Wild Country New Friend
The Wild Country New Friends are updated versions of the original classic camming devices, Friends. The Wild Country New Friend Cams have all the amazing features of the originals, including the trusty 13.75 camming angle, but with a few updates to make them even more lightweight, effective and easy-to-use. The main improvements include a new twin axle design, which increases the range of each cam, while hollow axles increase the stiffness but bring down the weight. They also have wider, skimmed lobes which are just as grippy but much kinder to the rock, as well as super-useful extendable dyneema slings, which means you don’t have to use a quickdraw on every placement.
|STRENGTH||12 kN / 10 kN (Sling Doubled / Sling Extended) – Friend 0.4 = 10 kN / 10 kN|
|FRIEND 0.4||75 g / 15.8 - 26.37 mm|
|FRIEND 0.5||88 g / 20.6 - 34.5 mm|
|FRIEND 0.75||102 g / 25.8 - 43 mm|
|FRIEND 1||123 g / 31.7 - 53.6 mm|
|FRIEND 2||142 g / 41.5 - 69.3 mm|
|FRIEND 3||192 g / 52.7 - 88 mm|
|FRIEND 4||260 g / 66.8 - 112.1 mm|
• Wide and exposed aluminium loops
• Single stem
• Thumb loop
• Extendable sling
3 product reviews
Bought #1 and #2, they've been good so far, equivalent to C4s. The range is slightly different than C4s which makes them a good candidate to double up the C4 cams with.
These cams are WICKED light! Almost as light as the BD ultralights, but with extendable slings too! I love how they feel in my hands, and they place extremely well. I’ve whipped on this .75 and it held (of course!) I would definitely buy again and again!
The new friends are perhaps the best cam I have ever used. They are crazy light for dual axis cams. I think only the black diamond ultralights are lighter. In addition, BD cams don't come with an extendable sling, so you will have to carry more extenders with them. So you may end up with a greater total system weight. The extendable sling is less faff than extenders as well.
The extendable sling is a great addition, especially if you climb in the UK. I really miss the extendable sling on my cams that don't have it.

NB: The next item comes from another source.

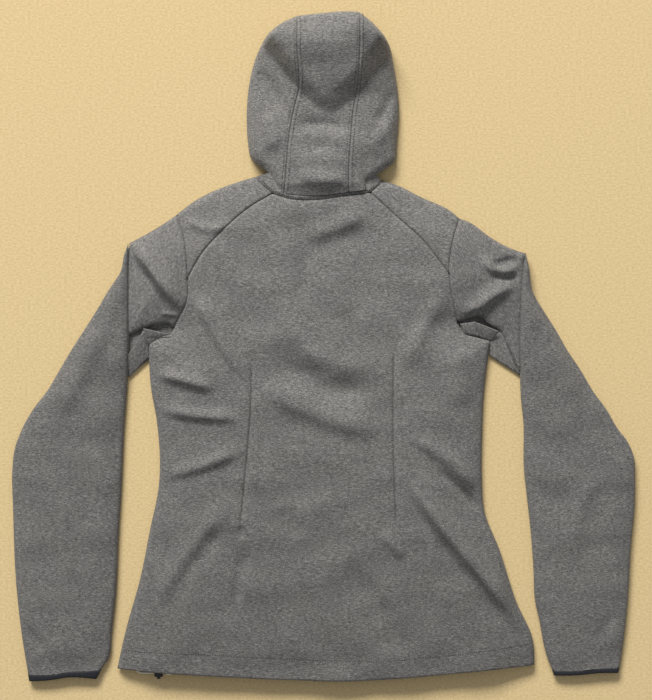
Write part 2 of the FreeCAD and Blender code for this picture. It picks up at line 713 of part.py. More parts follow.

Once placed the cams feel really bomber. I especially like that anodized metal has been machined off where the head contacts the rock to improve friction.
The thumb loop makes placing them really easy. It is also good if you are into aid climbing, to have a high clip in point.
The production quality feels really good and inspires confidence.
In terms of the action, I think that they have the right tension not too stiff but enough tension make placing the cam precise.